Can a site steal funds just because I connected my wallet?

A basic wallet connection alone usually does not give a site permission to transfer funds. The risk increases when a user signs unclear messages, approves token spending, or confirms transactions without reading the wallet request.

Does connecting a wallet reveal my private key?

No. A proper wallet connection should not reveal a private key or recovery phrase. Users should never type a private key or recovery phrase into a website. To understand the difference, read Wallet Address vs Private Key.

Why does a site ask me to switch networks after connecting?

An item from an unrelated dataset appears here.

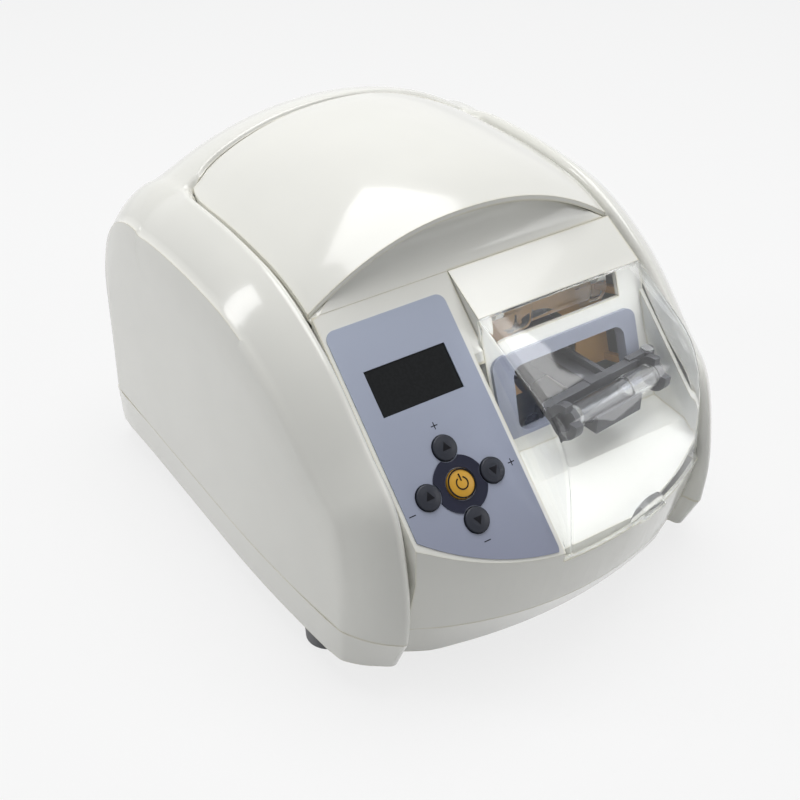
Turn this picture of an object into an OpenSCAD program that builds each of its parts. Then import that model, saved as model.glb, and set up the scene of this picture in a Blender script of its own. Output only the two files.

Some apps only work on a specific blockchain network. A network switch request may be normal, but users should confirm that the requested network matches the app, token, gas asset, and explorer they intended to use. For network basics, read What Is a Blockchain Network?.

Related concepts

This topic connects to several nearby crypto concepts. Understanding these pages can help readers move through the Eonwell archive in a safer order, especially if they are learning how wallets, networks, token contracts, transactions, explorers, and Web3 apps fit together.

Summary

A Connect Wallet button lets a Web3 site request a connection to a user's wallet interface. A basic connection usually allows the site to see a public wallet address and network, but it is not the same as revealing a private key, approving token spending, or sending funds. Users should check the official source, domain spelling, selected network, wallet popup, contract address, and expected result before continuing. The biggest mistakes are trusting copied websites, confusing connection with approval, and signing or confirming requests without reading them. A Connect Wallet button is a normal part of crypto apps, but every wallet request should still be treated as a separate safety decision.

Eonwell does not recommend any specific wallet, token, exchange, protocol, service, or transaction. This page is for neutral crypto education only.